Las palabras de Page, en tanto, transitan cierta egolatría cuando el guitarrista recuerda sus momentos como músico de sesión de The Kinks, Eric Clapton y los Stones –“pero nunca de The Beatles”, admite- a la vez que evoca su intención primera y central al momento de fundar la banda. “Quería que fuese algo que no hubiesen escuchado nunca”, cuenta Page, con su casa esotérica como entorno, mientras las palabras de Plant direccionan hacia su felicidad plena, manifiesta, por haber sido parte de una banda emblemática.
Palabras, semblantes y conjuros se funden entonces en un todo con imágenes tan sorpresivas como aquello. Aparecen -de momentos previos a Zeppelin, claro- planos de The Yardbirds, con Page y Jeff Beck juntos, tocando en Blow-Up, película emblema de Michelangelo Antonioni. También fotogramas, fotos ignotas de cuando Plant niño iba a la escuela, tomas en blanco y negro de Page tocando en la BBC con apenas 13 años, y secuencias de su posterior raid en busca de músicos que lo ayudaran en su propósito de armar una banda de discos larga duración, y no de simples, como había sido The Yardbirds. Becoming Led Zeppelin narra pues, en otro de sus pasajes clave, los infructuosos intentos del guitarrista por dar con una compañía acorde a sus fines.
Los testimonios dan paso a la música, a través de una secuencia primitiva, embrionaria: el show que Zeppelin dio, aún sin su nombre definitivo, en un gimnasio de Gladsaxe, Dinamarca, llamado The Teen Club, a principios de setiembre de 1968. Otra joyita en imagen y sonido deviene de la participación de los cuatro en el Festival de Bath, mediando 1970, junto a Carlos Santana y Pink Floyd. Las imágenes en movimiento del festival –que estaban perdidas, hasta que el cineasta Peter Whitehead las encontró- sorprenden al propio Page que, mientras las ve en el film, reconoce su ignorancia sobre ellas. Estaba Zeppelin entonces concluyendo la grabación del psicodélico y bucólico Volumen IV, y hasta aquí es donde llega cronológicamente el documental, que por supuesto no deja en el camino imágenes del explosivo concierto de enero de 1970 en el Royal Albert Hall de Londres, donde ciertos ingleses engreídos comenzaron a admitir finalmente la potencia bañada de belleza de la banda.

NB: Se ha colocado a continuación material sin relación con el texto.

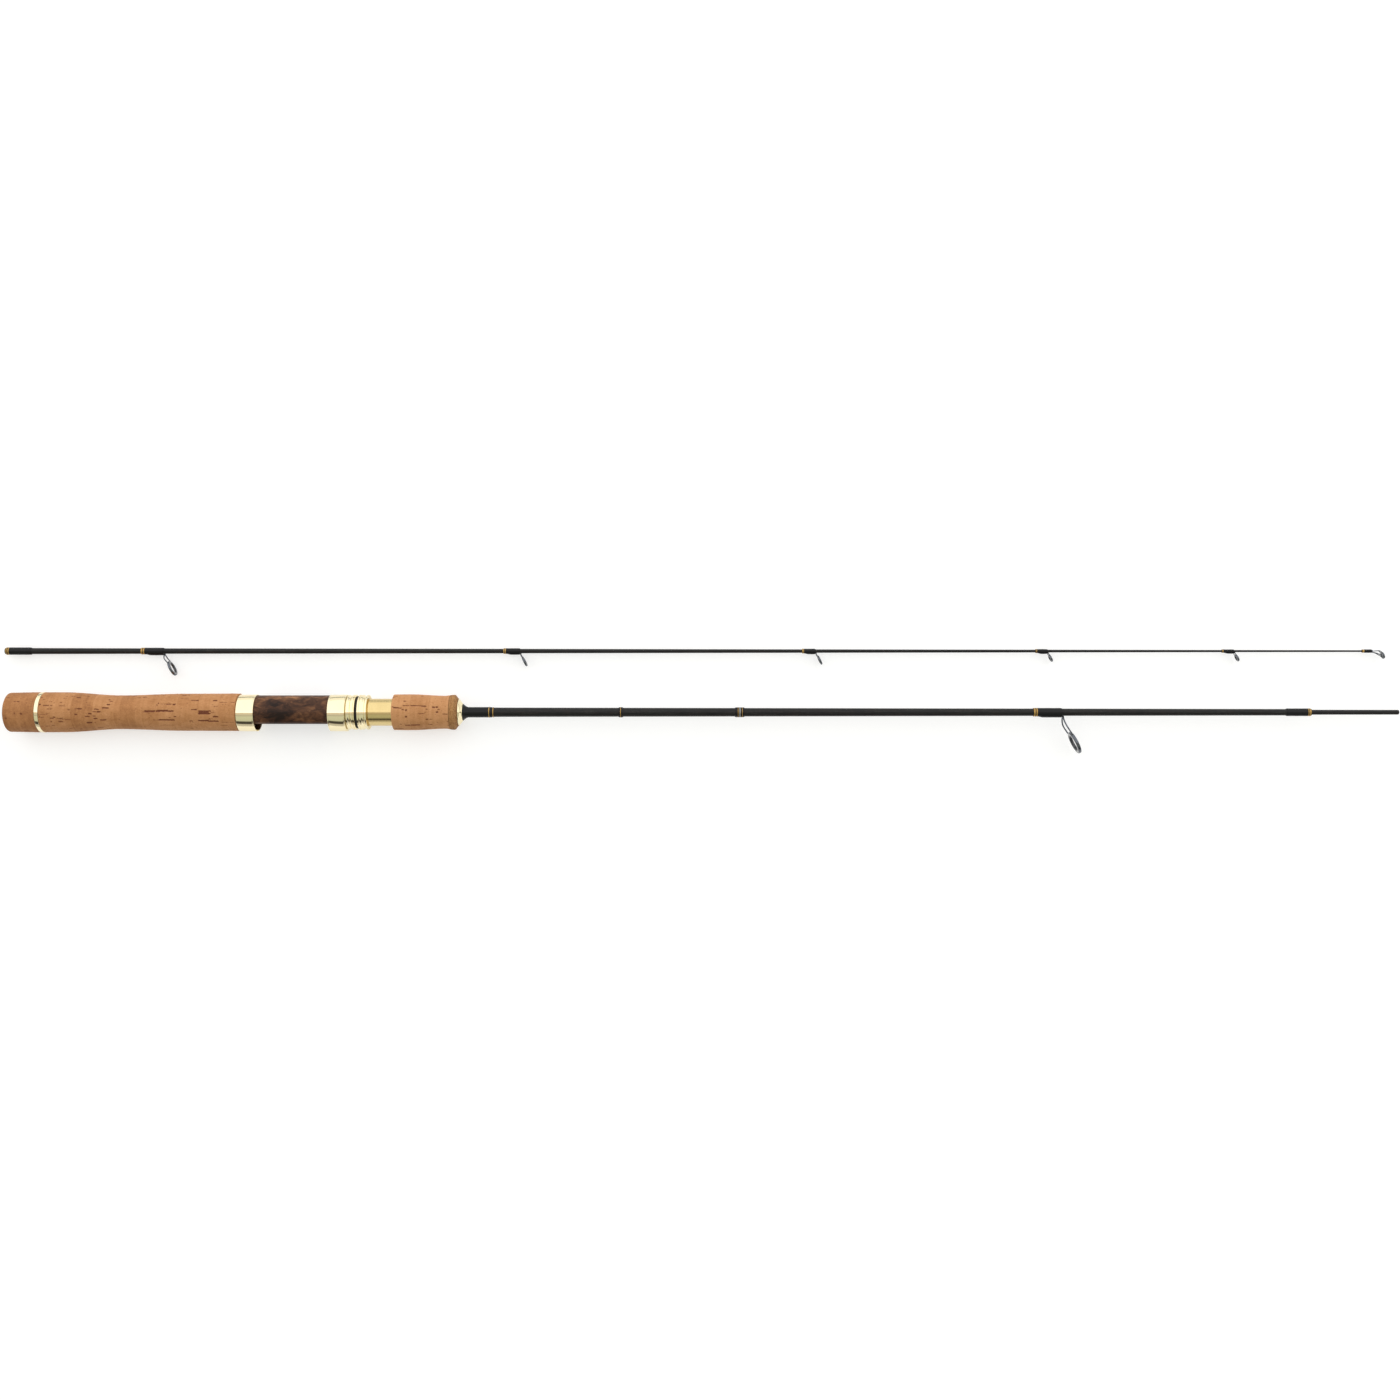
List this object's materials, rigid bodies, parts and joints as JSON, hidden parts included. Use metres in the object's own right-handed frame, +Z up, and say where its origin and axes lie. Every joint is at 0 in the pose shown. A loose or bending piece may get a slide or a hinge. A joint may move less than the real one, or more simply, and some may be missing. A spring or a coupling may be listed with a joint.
{
  "type": "spinning rod",
  "caption": "Spinning rod taken down into butt and tip sections, with cork grips, a screw-locking reel seat, a spigot ferrule and raked single-foot line guides.",
  "frame": {"origin": "middle of the object's bounding box, on the surface the two sections lie on", "axes": "+X along both sections from butt to tip, +Z up, -Y the side that the reel foot and the line guides face"},
  "size_m": [0.964, 0.073, 0.0279],
  "materials": {
    "cork": "fine sanded natural cork with dark pits",
    "composite_cork": "sanded composite cork, khaki brown and finely speckled",
    "polished_gold": "polished pale gold anodising",
    "satin_gold": "satin gold anodising",
    "burl_wood": "dark burl under clear gloss lacquer",
    "arbor_foam": "rigid foam, out of sight",
    "black_rubber": "matt black rubber",
    "blank": "glossy charcoal carbon fibre",
    "black_thread": "black thread under clear epoxy",
    "gold_thread": "metallic gold thread under clear epoxy",
    "guide_metal": "bright polished stainless steel",
    "ceramic": "polished dark ceramic"
  },
  "bodies": {
    "butt_section": {"butt_cap": "cork", "butt_trim_ring": "polished_gold", "rear_cork_ring_1": "cork", "rear_cork_ring_2": "cork", "rear_cork_ring_3": "cork", "rear_cork_ring_4": "cork", "rear_cork_ring_5": "cork", "rear_cork_ring_6": "cork", "rear_cork_ring_7": "cork", "rear_cork_ring_8": "cork", "rear_cork_ring_9": "cork", "rear_cork_ring_10": "cork", "fixed_hood": "polished_gold", "seat_insert": "burl_wood", "seat_barrel": "satin_gold", "seat_arbor": "arbor_foam", "fore_cork_ring_1": "cork", "fore_cork_ring_2": "cork", "fore_cork_ring_3": "cork", "fore_end_ring": "composite_cork", "winding_check": "polished_gold", "butt_blank": "blank", "spigot": "blank", "grip_wrap": "black_thread", "grip_gold_band_1": "gold_thread", "grip_gold_band_2": "gold_thread", "trim_wrap_rear": "black_thread", "trim_wrap_front": "black_thread", "ferrule_wrap_butt": "black_thread", "stripper_guide_wrap": "black_thread", "stripper_guide_frame": "guide_metal", "stripper_guide_ring": "ceramic"},
    "hood_group": {"sliding_hood": "polished_gold", "thrust_washer": "satin_gold"},
    "nut_group": {"lock_nut": "polished_gold", "nut_rubber_band": "black_rubber"},
    "tip_section": {"tip_blank": "blank", "ferrule_wrap_tip": "black_thread", "guide_1_wrap": "black_thread", "guide_1_frame": "guide_metal", "guide_1_ring": "ceramic", "guide_2_wrap": "black_thread", "guide_2_frame": "guide_metal", "guide_2_ring": "ceramic", "guide_3_wrap": "black_thread", "guide_3_frame": "guide_metal", "guide_3_ring": "ceramic", "guide_4_wrap": "black_thread", "guide_4_frame": "guide_metal", "guide_4_ring": "ceramic", "guide_5_wrap": "black_thread", "guide_5_frame": "guide_metal", "guide_5_ring": "ceramic", "tip_top_frame": "guide_metal", "tip_top_ring": "ceramic", "tip_top_wrap": "black_thread"}
  },
  "joints": [
    {"name": "hood_slide", "type": "slide", "parent": "butt_section", "child": "hood_group", "axis": [1, 0, 0], "range_m": [-0.006, 0.016]},
    {"name": "nut_turn", "type": "hinge", "parent": "hood_group", "child": "nut_group", "pos_m": [-0.2343, -0.00843, 0.01395], "axis": [1, 0, 0], "range_deg": [-2160, 5760]},
    {"name": "tip_section_slide", "type": "slide", "parent": "butt_section", "child": "tip_section", "axis": [1, 0, 0], "range_m": [0, 0.964]}
  ],
  "couplings": [
    {"joint": "hood_slide", "follows": "nut_turn", "m_per_rad": 0.00015915}
  ]
}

Tampoco omite el film prestar suma atención a la primera gira de la banda por Estados Unidos, cuyos rockers fueron mucho más amables con ellos. Amables hasta la devoción, claro, si se detiene la atención en el show en el Filmore West, de Bill Graham. O, más aún, en la actuación incendiaria, en el festival de Atlanta, al lado de los Canned Heat y Janis Joplin, durante el hiato temporal entre Zeppelin I y Zeppelin II. “Sin dudas, era este el momento adecuado para que contáramos nuestra propia historia por primera vez con nuestras propias palabras”, ha dicho John Paul Jones a faena concluida. El resto es cosa de meterse en ellas, y vestirlas con aquellas fulminantes piezas (“Good times, Bad Times”, “Whole lotta love”, “Communication Breakdown”, por decir solo algunas) que conquistaron el mundo en un puñado de volcánicos meses.